ASFHyP3 / OpenData

Supporting our datasets available via AWS OpenData
1 stars 0 forks source link

Preparing & uploading HAND data #9

Closed jhkennedy closed 10 months ago

jhkennedy commented 10 months ago

See this issue for a description of the work here: https://github.com/ASFHyP3/OpenData/issues/10#issue-2007381175

Importantly, this bucket is tiny compared to the ITS_LIVE bucket, so any transfer option will be just fine. We're going to use this dataset to try out what we expect to be the optimal way to transfer ITS_LIVE data.

jtherrmann commented 10 months ago

We did the following:

  1. Followed Section 5 (p. 9) of https://assets.opendata.aws/aws-onboarding-handbook-for-data-providers-en-US.pdf to create the temporary bucket in the destination account
  2. Started following Option 1 from https://aws.amazon.com/blogs/storage/cross-account-bulk-transfer-of-files-using-amazon-s3-batch-operations/ and stopped at "After the inventory report is available, create an Amazon S3 Batch Operations [...]" while we wait for the inventory report to be created.

While following the blog tutorial, we edited the policy attached to the BatchOperationsDestinationRoleCOPY role to be as follows (more specific permissions):

{
    "Version": "2012-10-17",
    "Statement": [
        {
            "Effect": "Allow",
            "Action": [
                "s3:GetObject",
                "s3:GetObjectVersion",
                "s3:GetObjectAcl",
                "s3:GetObjectTagging",
                "s3:GetObjectVersionAcl",
                "s3:GetObjectVersionTagging"
            ],
            "Resource": [
                "arn:aws:s3:::opendata-hand-temporary/*",
                "arn:aws:s3:::glo-30-hand/*",
                "arn:aws:s3:::opendata-hand-temporary-inventory-report/*"
            ]
        },
        {
            "Effect": "Allow",
            "Action": [
                "s3:PutObject",
                "s3:PutObjectVersionAcl",
                "s3:PutObjectAcl",
                "s3:PutObjectVersionTagging",
                "s3:PutObjectTagging"
            ],
            "Resource": [
                "arn:aws:s3:::opendata-hand-temporary-inventory-report/*"
                "arn:aws:s3:::opendata-hand-temporary/*"
            ]
        }
    ]
}

Edit: The AWS Batch Operations job will write it's transfer report to the inventory report bucket, so it needs write permission there too.

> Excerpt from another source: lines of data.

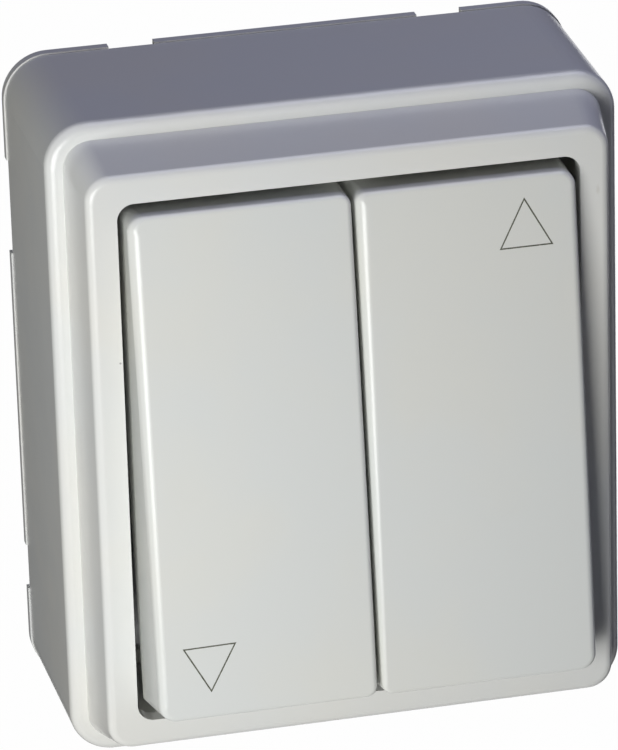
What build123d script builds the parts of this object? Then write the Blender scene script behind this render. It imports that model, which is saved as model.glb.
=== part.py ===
from build123d import *

import os
from math import cos, radians, sin

# Surface-mounted double push-button for roller blinds. Lengths in millimetres, angles in degrees.
# The wall is the plane Y = 0, the front looks along -Y, X points right and Z up.
# A depth is a distance from the wall towards the front, so it lies at Y = -depth.

# Base plate
base_width = 66.0
base_height = 77.5
base_corner = 5.3
rim_thickness = 1.2
floor_thickness = 2.0
top_notch_width = 5.3
top_notch_centre = 18.0
upper_side_notch = (15.0, 26.4)
lower_side_notch = (-27.3, -21.7)
collar_wall = 1.4
collar_depth = 5.5
collar_clearance = 0.25
wall_slot_spacing = 60.0
wall_slot_radius = 2.2
wall_slot_length = 8.0
wall_slot_boss = 1.4
wall_slot_boss_height = 1.0
cable_window_width = 15.0
cable_window_height = 10.0
cable_window_margin = 1.0
cable_window_edge = 1.45
post_diameter = 7.0
post_rib = 1.4
post_rib_length = 7.0
snap_width = 6.0
snap_reach = 0.5
snap_height = 1.2
snap_x = 19.0

# Housing cover
joint_gap = 0.12
cover_step = 0.15
wall_draft = 0.9
bead_corner = 5.0
bead_radius = 1.2
crease_ledge = 0.7
frame_foot_corner = 3.2
frame_inset_side = 3.5
frame_inset_end = 4.3
frame_corner = 2.8
frame_rise = 7.35
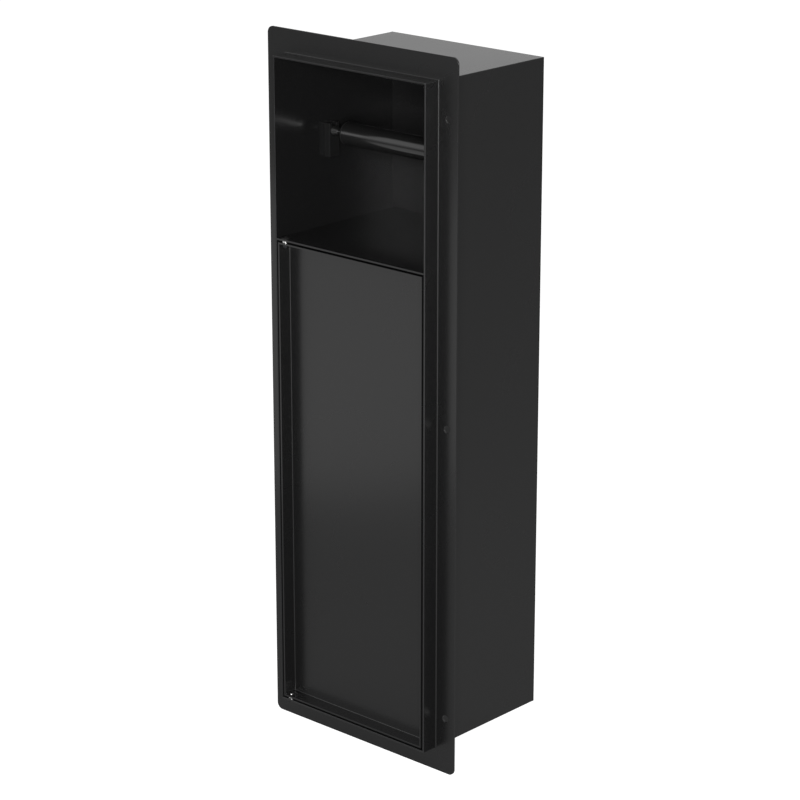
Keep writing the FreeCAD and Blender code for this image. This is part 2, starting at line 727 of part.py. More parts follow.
def latch_magnet():
    """The magnet let into the plunger's tip."""
    across = f"{STEM_DIAMETER} - 2 * magnet_wall"
    piece(round_bar(Y_AXIS, LATCH_X, PLUNGER_TIP, LATCH_Z, across, "magnet_length"), "latch_magnet")


def latch_spring():
    """The coil spring behind the plunger, drawn as its outer form at its pressed length."""
    coil = round_bar(Y_AXIS, LATCH_X, SPRING_FRONT, LATCH_Z, SPRING_DIAMETER, SPRING_LENGTH)
    start = f"{SPRING_FRONT} - overrun"
    across = f"{SPRING_DIAMETER} - 2 * spring_wire"
    middle = round_bar(Y_AXIS, LATCH_X, start, LATCH_Z, across, f"{SPRING_LENGTH} + 2 * overrun")
    piece(cut(coil, middle), "latch_spring")


def latch_bracket():
    """An angle welded to the right wall, with the shelf that the housing is screwed to."""
    body = new_body("latch_bracket")
    profile = new_sketch(body, "XZ_Plane", f"-({HOUSING_REAR} + latch_bracket_margin)")
    left = f"({LATCH_X} - {HOUSING_LEFT})"
    low = f"({HOUSING_BOTTOM} - latch_bracket_drop)"
    draw_outline(
        profile,
        [
            (left, f"{HOUSING_BOTTOM} - latch_bracket_sheet"),
            (f"{INNER_HALF_WIDTH} - latch_bracket_sheet", f"{HOUSING_BOTTOM} - latch_bracket_sheet"),
            (f"{INNER_HALF_WIDTH} - latch_bracket_sheet", low),
            (INNER_HALF_WIDTH, low),
            (INNER_HALF_WIDTH, HOUSING_BOTTOM),
            (left, HOUSING_BOTTOM),
        ],
    )
    pad(body, profile, "housing_length + 2 * latch_bracket_margin")
    holes = new_sketch(body, "XY_Plane")
    for place in latch_screw_places():
        draw_circle(holes, LATCH_SCREW_X, place, LATCH_SCREW_BORE)
    pocket(body, holes)


def latch_fasteners():
    """Two screws down through the housing, each with a nut under the bracket's shelf."""
    screws = []
    nuts = []
    top = HOUSING_TOP
    under = f"({HOUSING_BOTTOM} - latch_bracket_sheet)"
    tip = f"({under} - latch_nut_height - latch_screw_tail)"
    for place in latch_screw_places():
        head = round_bar(Z_AXIS, LATCH_SCREW_X, place, top, "latch_screw_head", "latch_screw_head_height")
        shank = round_bar(Z_AXIS, LATCH_SCREW_X, place, tip, "latch_screw_diameter", f"{top} - {tip}")
        slot = block(
            f"{LATCH_SCREW_X} - latch_screw_head",
            f"{place} - driver_slot_width / 2",
            f"{top} + latch_screw_head_height - driver_slot_depth",
            "2 * latch_screw_head",
            "driver_slot_width",
            "driver_slot_depth + overrun",
        )
        screws.append(cut(join(head, shank), slot))
        low = f"{under} - latch_nut_height"
        nut = hex_bar(LATCH_SCREW_X, place, low, "latch_nut_flats", "latch_nut_height")
        thread = round_bar(Z_AXIS, LATCH_SCREW_X, place, tip, "latch_screw_diameter", f"{top} - {tip}")
        nuts.append(cut(nut, thread))
    piece(group(*screws), "latch_screws")
    piece(group(*nuts), "latch_nuts")


# The stops behind the door's free edge


def door_stops():
    """Two angles on the right wall, each with a rubber pad that stops the door when it is pushed in."""
    for label, middle in (
        ("upper", f"({DOOR_TOP} - stop_end_distance)"),
        ("lower", f"({DOOR_BOTTOM} + stop_end_distance)"),
    ):
        body = new_body(f"stop_tab_{label}")
        profile = new_sketch(body, "XY_Plane", f"{middle} - stop_height / 2")
        left = f"({INNER_HALF_WIDTH} - stop_reach)"
        draw_outline(
            profile,
            [
                (left, STOP_FACE),
                (INNER_HALF_WIDTH, STOP_FACE),
                (INNER_HALF_WIDTH, f"{STOP_FACE} + stop_foot"),
                (f"{INNER_HALF_WIDTH} - stop_sheet", f"{STOP_FACE} + stop_foot"),
                (f"{INNER_HALF_WIDTH} - stop_sheet", f"{STOP_FACE} + stop_sheet"),
                (left, f"{STOP_FACE} + stop_sheet"),
            ],
        )
        pad(body, profile, "stop_height")
        across = f"({INNER_HALF_WIDTH} - stop_reach + pad_inset)"
        front = f"({STOP_FACE} - pad_thickness)"
        blunt = "pad_diameter - 2 * pad_edge"
        nose = taper(Y_AXIS, across, front, middle, blunt, "pad_diameter", "pad_edge")
        shoulder = f"{front} + pad_edge"
        disc = round_bar(Y_AXIS, across, shoulder, middle, "pad_diameter", "pad_thickness - pad_edge")
        piece(join(nose, disc), f"stop_pad_{label}")


def check_document():
    """Stop if any object failed or any sub-part has no sound shape."""
    doc.recompute()
    for item in doc.Objects:
        if "Invalid" in item.State or "Error" in item.State:
            raise RuntimeError(f"{item.Name} ({item.Label}) failed: {item.State}")
    for item in pieces:
        if item.Shape.isNull() or not item.Shape.isValid() or not item.Shape.Solids:
            raise RuntimeError(f"{item.Label} has no sound shape")


def write_parts():
    """Write each sub-part to its own file."""
    os.makedirs("parts", exist_ok=True)
    for item in pieces:
        item.Shape.exportStep(f"parts/{item.Label}.step")
        print(f"{item.Label}: {len(item.Shape.Solids)} solid, {item.Shape.Volume:.1f} mm3")
        print(f"    {item.Shape.BoundBox}")


box_walls()
divider_shelf()
mounting_flange()
roller_brackets()
roller_rod()
rod_collars()
roller_tube()
roller_caps()
door_tray()
pivot_pins()
pivot_washers()
pivot_bushes()
strike_plate()
latch_housing()
latch_bezel()
latch_plunger()
latch_magnet()
latch_spring()
latch_bracket()
latch_fasteners()
door_stops()
check_document()
write_parts()
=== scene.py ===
"""The looks of a recessed wall cabinet: a niche with a paper roller above, a tile-in door below.

Lengths are in metres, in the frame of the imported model: X runs to the right, Y into the wall and Z up.
"""

import logging
import math
from collections.abc import Iterable
from dataclasses import dataclass
from enum import Enum
from functools import cache, cached_property
from typing import ClassVar

import bmesh
import bpy
from mathutils import Matrix, Vector
from mathutils.bvhtree import BVHTree


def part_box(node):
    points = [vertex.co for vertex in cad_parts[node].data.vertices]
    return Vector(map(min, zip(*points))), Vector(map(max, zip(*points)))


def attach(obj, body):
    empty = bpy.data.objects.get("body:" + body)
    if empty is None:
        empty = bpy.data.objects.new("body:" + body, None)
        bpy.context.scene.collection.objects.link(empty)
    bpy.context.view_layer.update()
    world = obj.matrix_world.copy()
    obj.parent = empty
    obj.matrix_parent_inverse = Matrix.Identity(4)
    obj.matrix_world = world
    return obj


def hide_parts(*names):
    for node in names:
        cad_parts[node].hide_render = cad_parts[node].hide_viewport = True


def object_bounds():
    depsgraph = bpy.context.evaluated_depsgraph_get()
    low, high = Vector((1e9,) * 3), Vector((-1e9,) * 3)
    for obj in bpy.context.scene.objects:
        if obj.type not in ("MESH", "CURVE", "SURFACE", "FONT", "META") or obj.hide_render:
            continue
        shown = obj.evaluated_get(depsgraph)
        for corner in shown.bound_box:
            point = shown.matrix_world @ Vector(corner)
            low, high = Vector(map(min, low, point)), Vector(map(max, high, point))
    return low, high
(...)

jhkennedy commented 10 months ago

Because The above tutorial is written for creating the AWS Batch Operations job in the destination account, I reached out to AWS OpenData and received this reply:

We do not typically cover costs for S3 Batch Operations (S3BO), and since batch is a pull operation, the charges would incur on the Open Data paid account which we should not do. Check the FAQ in the Handbook, section B.4 regarding large bulk transfers and see if that will work for you instead.

B.4 suggests using the AWS CLI to copy the objects from "a computer in the same region as the S3 bucket", and adjusting the multipart_chunksize and max_concurrent_requests parameters.

However, it looks like it's possible to run the S3BO job from the source account, which I believe would prevent any non-s3 "put" charges from incurring on the OpenData account side.

We'll need to either re-work the roles/policies/permissions we setup for S3BO so we can run in the source account, or just go ahead and follow their recommendations and use the AWS CLI.

jhkennedy commented 10 months ago

We transferred everything via the AWS CLI on a laptop with these config settings:

[default]
region = us-west-2
role_arn = arn:aws:iam::879002409890:role/OrganizationAccountAccessRole
source_profile = default
s3 =
  max_concurrent_requests = 1011
  max_queue_size = 10000
  multipart_threshold = 100MB
  multipart_chunksize = 100MB

using this command and its inverse after we emptied the original bucket and reclaimed the name in the OpenData account:

aws s3 sync s3://glo-30-hand/ s3://opendata-hand-temporary/

Each transfer took ~3 minutes, but after deleting the s3://glo-30-hand/ it took ~1 hour for the name to be released so we could reclaim it in the OpenData account. So overall time was a couple of hours.

For ITS_LIVE, we're planning on doing the transfer on instances deployed to us-west-2 and we'll explore CLI config settings, instance sizes, and the number of concurrent instances to best optimize the transfer time.